Por conta desses problemas, a reportagem da Folha teve de orientar o "Senhor X" sobre que tipo de perguntas deveriam ser feitas nas gravações seguintes. O "Senhor X" era sempre orientado a ser neutro e nunca induzir os deputados a dizer alguma coisa. O ideal, e isso foi feito, era deixar o parlamentar falar livremente a respeito do processo de votação da emenda da reeleição.
Durante os cerca de três meses em que as gravações ocorreram, o "Senhor X" manteve reuniões regulares com a Folha.
Apenas as gravações que já foram publicadas tiveram supervisão da reportagem. As outras gravações que o "Senhor X" fez, conforme revelou na edição da Folha de domingo, são de sua inteira responsabilidade.

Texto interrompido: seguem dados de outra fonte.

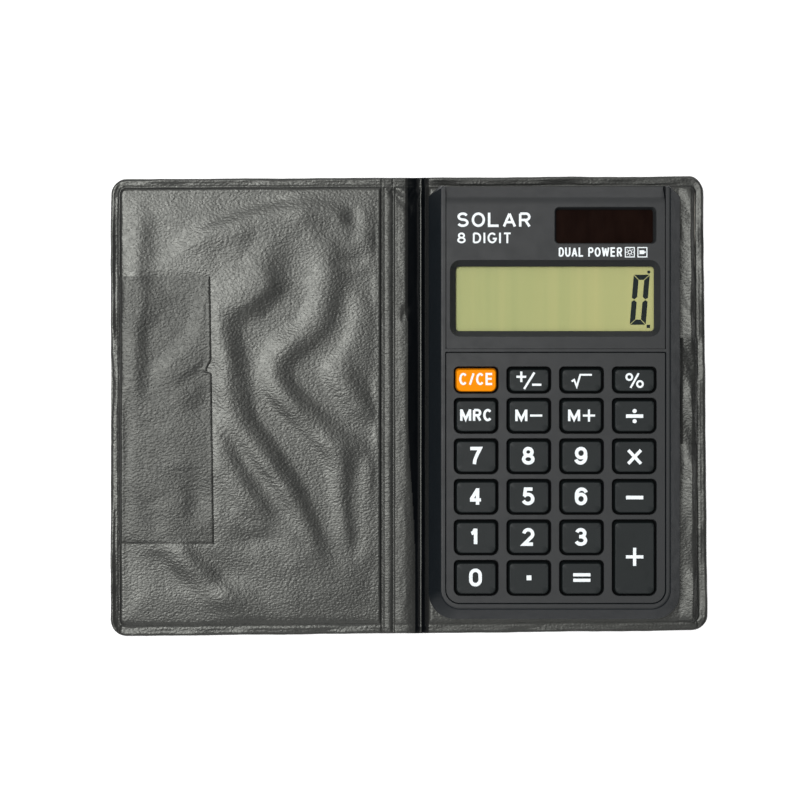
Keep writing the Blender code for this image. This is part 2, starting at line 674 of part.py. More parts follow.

A Folha não teve acesso a essas gravações inéditas.
Durante o período em que as fitas foram gravadas, a maior dificuldade não era conseguir que Ronivon e João Maia contassem detalhes sobre a reeleição.
O problema era entendê-los depois que as fitas estavam gravadas. Ronivon tem um sotaque carregado e costuma falar baixo. João Maia tem voz grave, o que dificultou a audição da fita.